Organ Mountain Zen



Sunday, May 23, 2010

Self and Zen, Part Four

With palms together,

Good Afternoon All,



Me, Me, Me…You know Its All About Me!

Self and Zen, Part Four



As we grow, contact with other beings informs us of their traces. Social organizations, schools, families, friendship, and the like, touch us and leave traces we, in turn, organize. Some of these traces we bury, cover over, or put on that proverbial back burner, etc. Our Memory Me “self,” as an aggregate, organizes itself as an executive system, judicial system, and playground and develops a mission over time to aggrandize. This mission often comes into conflict with those other memory traces such as compassion, generosity, and patience.
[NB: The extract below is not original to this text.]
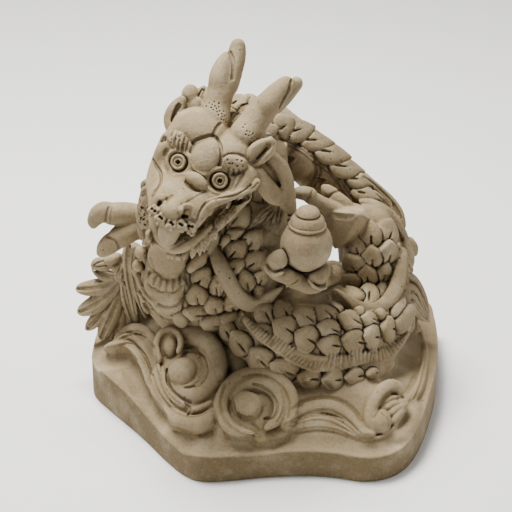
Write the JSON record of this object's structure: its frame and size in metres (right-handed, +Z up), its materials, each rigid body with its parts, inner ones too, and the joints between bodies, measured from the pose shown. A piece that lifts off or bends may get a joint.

Our practice is to face ourselves, which becomes a giant deconstructing activity. In doing so, these aggregates of memory begin to expose themselves for what they are. Ideas make themselves known as ideas, concepts as concepts, and what was hidden opens sometimes like a flower, sometimes like a flash of lightening with thunder, and sometimes like a deep pit.



At such a point, our understanding of ourselves presents challenges. For one, as we notice the things we are, we recoil. There often is a dissonance.



“I am not greedy.” “I am not prejudiced.” “I am not a fake.” “Oh, I hate what I have become.” “If I am nothing but a collection of self aware memories of past moments, then what is this I AM now?” “What, no now either?”



It is at this point, I sense, we either pull away from our practice or take that backward step more deeply and embrace it as the core reality of our lives. Fear is a powerful thing, however and self-awareness can be very stubborn and stingy. Our need to hold on to our self-absorbed flights of fancy is a precise practice point.



Just as we breathe in and breathe out, opening and closing and opening, so too we can let go of the “our” that is the grip on Memory Me. Fffffft!



And so, what is buddha nature and is it just as real as Memory Me?



Tomorrow.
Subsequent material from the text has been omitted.